The Commission is committed to promoting health and safety as a priority issue. Its aim is to take appropriate and reasonable steps to ensure that it conducts its business in such a way that employees and other people who may be affected by its work are not exposed to risks to their health and safety. To deliver this Policy the Commission has published a statement of intent setting out its commitment to health and safety, strengthened the health and safety function by recruiting an appropriately qualified Health Safety Officer and merged the function with occupational health to form a more holistic team within the Human Resources Service.

Effective communication is the key to the success of an organisation and in addition to day to day communications that take place between our staff, their managers and colleagues in other service areas, various stands of communication were set up or further developed in 2007/08. These were:
Our Newspage, which is used for daily messages for staff A similar Newspage is produced for Assembly Members and their support staff. A Weekly Bulletin pulls together, in one place, various items of information that staff would otherwise have to search our intranet or Emails for, including what has happened in Plenary and Committees, a forward look of the following week's business together with staff messages of a corporate nature and all the visits, events and exhibitions that are taking place in our buildings.

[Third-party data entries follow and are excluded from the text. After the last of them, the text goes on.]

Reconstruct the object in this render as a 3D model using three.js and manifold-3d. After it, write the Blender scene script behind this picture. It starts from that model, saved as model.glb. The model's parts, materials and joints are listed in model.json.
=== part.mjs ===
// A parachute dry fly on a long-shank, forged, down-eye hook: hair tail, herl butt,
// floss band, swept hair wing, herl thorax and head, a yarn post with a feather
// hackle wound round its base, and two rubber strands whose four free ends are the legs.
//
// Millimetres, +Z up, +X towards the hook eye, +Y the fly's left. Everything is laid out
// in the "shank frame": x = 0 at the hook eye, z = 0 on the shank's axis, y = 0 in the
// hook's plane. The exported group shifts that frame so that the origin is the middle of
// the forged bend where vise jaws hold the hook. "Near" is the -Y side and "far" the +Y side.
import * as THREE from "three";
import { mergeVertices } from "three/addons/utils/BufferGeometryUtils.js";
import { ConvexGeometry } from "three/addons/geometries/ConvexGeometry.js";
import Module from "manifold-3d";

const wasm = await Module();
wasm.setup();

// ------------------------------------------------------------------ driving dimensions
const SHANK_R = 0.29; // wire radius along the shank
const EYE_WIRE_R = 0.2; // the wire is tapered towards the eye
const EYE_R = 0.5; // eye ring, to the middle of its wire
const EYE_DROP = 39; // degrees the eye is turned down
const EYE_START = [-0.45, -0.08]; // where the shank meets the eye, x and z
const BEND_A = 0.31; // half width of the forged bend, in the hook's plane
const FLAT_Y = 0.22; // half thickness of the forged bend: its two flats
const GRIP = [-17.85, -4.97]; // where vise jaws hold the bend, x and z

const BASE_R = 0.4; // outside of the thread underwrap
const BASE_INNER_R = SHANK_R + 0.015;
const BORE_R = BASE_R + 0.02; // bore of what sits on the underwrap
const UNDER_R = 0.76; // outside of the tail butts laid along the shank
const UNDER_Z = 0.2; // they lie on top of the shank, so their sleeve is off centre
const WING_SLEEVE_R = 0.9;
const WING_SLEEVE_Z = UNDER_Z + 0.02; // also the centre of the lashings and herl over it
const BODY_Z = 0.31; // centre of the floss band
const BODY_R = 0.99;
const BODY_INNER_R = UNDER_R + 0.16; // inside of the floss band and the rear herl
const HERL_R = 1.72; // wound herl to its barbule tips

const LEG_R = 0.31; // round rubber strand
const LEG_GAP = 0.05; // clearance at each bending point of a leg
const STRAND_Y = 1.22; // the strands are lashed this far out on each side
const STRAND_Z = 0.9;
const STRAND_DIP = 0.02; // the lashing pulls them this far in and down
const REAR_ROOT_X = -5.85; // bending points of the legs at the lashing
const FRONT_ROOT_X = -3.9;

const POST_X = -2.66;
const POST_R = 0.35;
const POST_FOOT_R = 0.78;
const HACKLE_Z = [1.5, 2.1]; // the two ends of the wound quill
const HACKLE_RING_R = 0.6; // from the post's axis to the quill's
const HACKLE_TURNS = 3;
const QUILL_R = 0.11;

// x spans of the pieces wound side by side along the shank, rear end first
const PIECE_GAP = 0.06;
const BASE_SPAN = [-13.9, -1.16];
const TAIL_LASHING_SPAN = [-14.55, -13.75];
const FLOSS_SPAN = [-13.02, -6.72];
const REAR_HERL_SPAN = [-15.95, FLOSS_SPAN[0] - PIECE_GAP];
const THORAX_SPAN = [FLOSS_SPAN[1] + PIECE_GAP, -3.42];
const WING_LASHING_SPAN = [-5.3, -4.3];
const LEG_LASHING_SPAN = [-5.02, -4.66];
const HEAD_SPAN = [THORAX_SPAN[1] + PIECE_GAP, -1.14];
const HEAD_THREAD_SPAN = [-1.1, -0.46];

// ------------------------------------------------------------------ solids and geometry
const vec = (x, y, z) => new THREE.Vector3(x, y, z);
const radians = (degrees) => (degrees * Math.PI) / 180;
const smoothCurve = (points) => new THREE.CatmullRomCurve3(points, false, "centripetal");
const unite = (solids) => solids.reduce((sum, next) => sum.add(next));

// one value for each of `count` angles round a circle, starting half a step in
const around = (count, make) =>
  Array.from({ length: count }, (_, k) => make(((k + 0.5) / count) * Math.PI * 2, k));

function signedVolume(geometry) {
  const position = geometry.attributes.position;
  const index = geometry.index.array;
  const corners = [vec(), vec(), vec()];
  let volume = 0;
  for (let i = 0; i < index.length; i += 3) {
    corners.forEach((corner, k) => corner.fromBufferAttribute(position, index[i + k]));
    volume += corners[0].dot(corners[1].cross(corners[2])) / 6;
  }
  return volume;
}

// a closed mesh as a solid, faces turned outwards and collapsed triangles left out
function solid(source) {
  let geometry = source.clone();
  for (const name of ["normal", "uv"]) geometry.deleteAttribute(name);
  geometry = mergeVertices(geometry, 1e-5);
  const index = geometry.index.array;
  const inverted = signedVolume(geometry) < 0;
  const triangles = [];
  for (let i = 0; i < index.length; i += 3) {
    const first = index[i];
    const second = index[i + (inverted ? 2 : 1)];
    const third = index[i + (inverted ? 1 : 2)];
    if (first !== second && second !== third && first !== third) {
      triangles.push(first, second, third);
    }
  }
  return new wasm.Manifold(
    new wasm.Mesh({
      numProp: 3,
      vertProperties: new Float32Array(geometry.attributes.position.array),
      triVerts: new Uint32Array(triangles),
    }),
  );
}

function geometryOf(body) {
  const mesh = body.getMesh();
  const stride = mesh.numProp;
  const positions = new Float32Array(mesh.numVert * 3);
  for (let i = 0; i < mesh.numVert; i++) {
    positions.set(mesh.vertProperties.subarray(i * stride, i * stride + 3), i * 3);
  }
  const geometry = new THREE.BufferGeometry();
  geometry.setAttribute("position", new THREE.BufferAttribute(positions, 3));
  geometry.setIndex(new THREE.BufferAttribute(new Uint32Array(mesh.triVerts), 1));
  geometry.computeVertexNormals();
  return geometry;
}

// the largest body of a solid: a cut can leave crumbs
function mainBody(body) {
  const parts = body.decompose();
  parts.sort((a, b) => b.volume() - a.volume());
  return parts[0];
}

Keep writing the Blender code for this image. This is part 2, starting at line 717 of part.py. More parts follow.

Enabling the views of staff to be fed through to senior management on particular topics, Cyfnewid (Exchange) ensures that their observations are shared with their service heads and provided to the Executive Board. A discussion forum takes place and the Executive Board then publishes a reply noting action to be taken in response to the feedback. Llechen/Slate is a staff magazine and much more socially focused. Published on a monthly basis, it concentrates on issues that may be of interest to staff about their colleagues; social occasions, special interest features, competitions and book and film reviews.